Reverse Zone File (/var/named/192.168.1.zone): Maps IPs to domains:

$TTL 86400
@       IN SOA  ns1.example.com. admin.example.com. (
                    2023010101
                    3600
                    1800
                    604800
                    86400
)
@       IN NS    ns1.example.com.
100     IN PTR   ns1.example.com.  ; Reverse lookup for 192.168.1.100

4. Start and Test the Service

  • Start and enable BIND:
  systemctl start named
  systemctl enable named  # Auto-start on boot
  • Test resolution:
    Use nslookup or dig to verify:
  nslookup www.example.com 127.0.0.1  # Query www.example.com
  dig www.example.com @127.0.0.1       # Detailed query results

IV. Common Issues and Troubleshooting

  1. DNS Service Fails to Start?
    Check configuration errors:
   named-checkconf /etc/named.conf  # Check main config
   named-checkzone example.com /var/named/example.com.zone  # Check zone file

Check logs: tail -f /var/log/messages or /var/log/named.log (if enabled).

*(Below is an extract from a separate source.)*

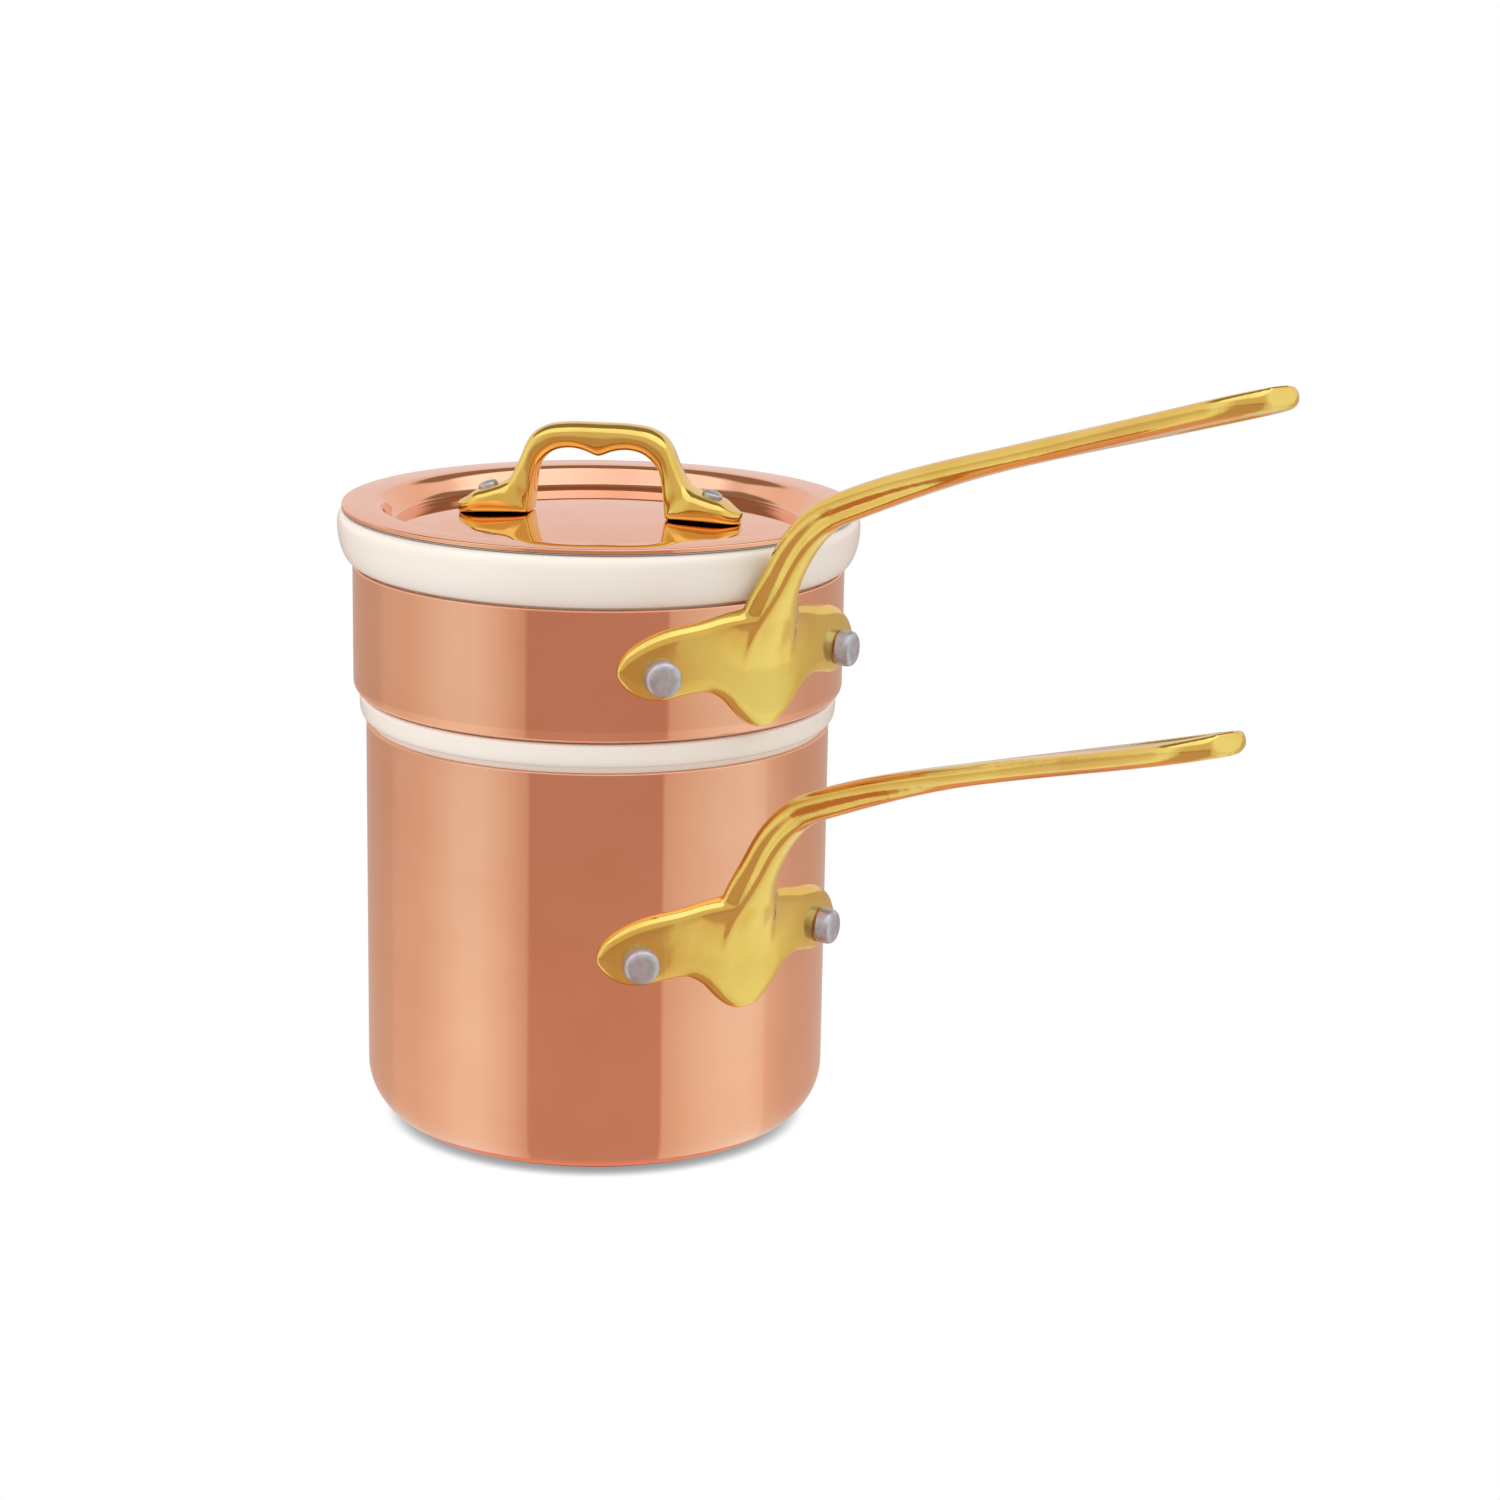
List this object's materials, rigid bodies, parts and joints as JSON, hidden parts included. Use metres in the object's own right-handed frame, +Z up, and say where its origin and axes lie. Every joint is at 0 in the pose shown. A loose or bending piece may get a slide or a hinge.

  1. Firewall Blocks Access?
    Open ports 53 (UDP/TCP):
   # CentOS 7+
   firewall-cmd --add-port=53/udp --permanent
   firewall-cmd --add-port=53/tcp --permanent
   firewall-cmd --reload
  1. Other Devices Can’t Resolve?
    Ensure other devices’ resolv.conf points to your Linux server’s IP (e.g., 192.168.1.100).

V. Summary

DNS is the internet’s “navigation beacon.” Understanding its resolution principle makes configuring local DNS or building an authoritative DNS server on Linux straightforward. From the local hosts file to BIND servers, mastering DNS helps you manage network services efficiently.

(Note: In production, restrict allow-query and implement access controls to prevent abuse!)